Over 45,000 connectors sold
However, a product or service only ever becomes a real success through the actual behavior of the market. After market launch, over 45,000 connectors have already been sold to date and a correspondingly large number of practices have been connected to the telematics infrastructure. Tests and surveys confirm the success of the development and give hope for the future development of the medical technology sector itself. Even at this early stage, the companies are planning to build on the success of the connector by developing a version for the hospital infrastructure.
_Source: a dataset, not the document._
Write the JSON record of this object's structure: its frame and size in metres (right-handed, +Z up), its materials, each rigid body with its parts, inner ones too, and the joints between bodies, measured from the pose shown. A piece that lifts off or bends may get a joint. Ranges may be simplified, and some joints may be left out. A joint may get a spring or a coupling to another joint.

“The connection of hospitals and other professional groups and institutions involved in medical care via a standardized interface technology, based on the devices already developed, is subsequently a logical next step,” says Josef Krojer in this regard. “Together with Secunet and the entire development network, we have created a basis in recent years to efficiently move from an abstract idea for digitalization in the regulatory demanding medical technology industry to a resilient roadmap of implementation.”
From security to production to logistics
The example of the Secunet connector and the approach of the network of companies involved shows the way forward for development projects in the medical technology industry. Above all, it provides insights and foreshadowing of how digitalization is actually progressing in highly sensitive environments and industries. New collaborative development processes, more open communication channels based on partnership, and a shared understanding of the goals of entire networks of specialists – from security to production to logistics – are necessary from the outset in order to achieve and drive forward the major common goal for digitalization.
Accordingly, the transformation itself takes place not only systemically and technically, but above all also in terms of corporate culture. These changes and the setting of the course, which – as can be seen in the example of the connector and the telematics infrastructure – are already in full swing, open up new paths and opportunities – on the way to medical technology 4.0.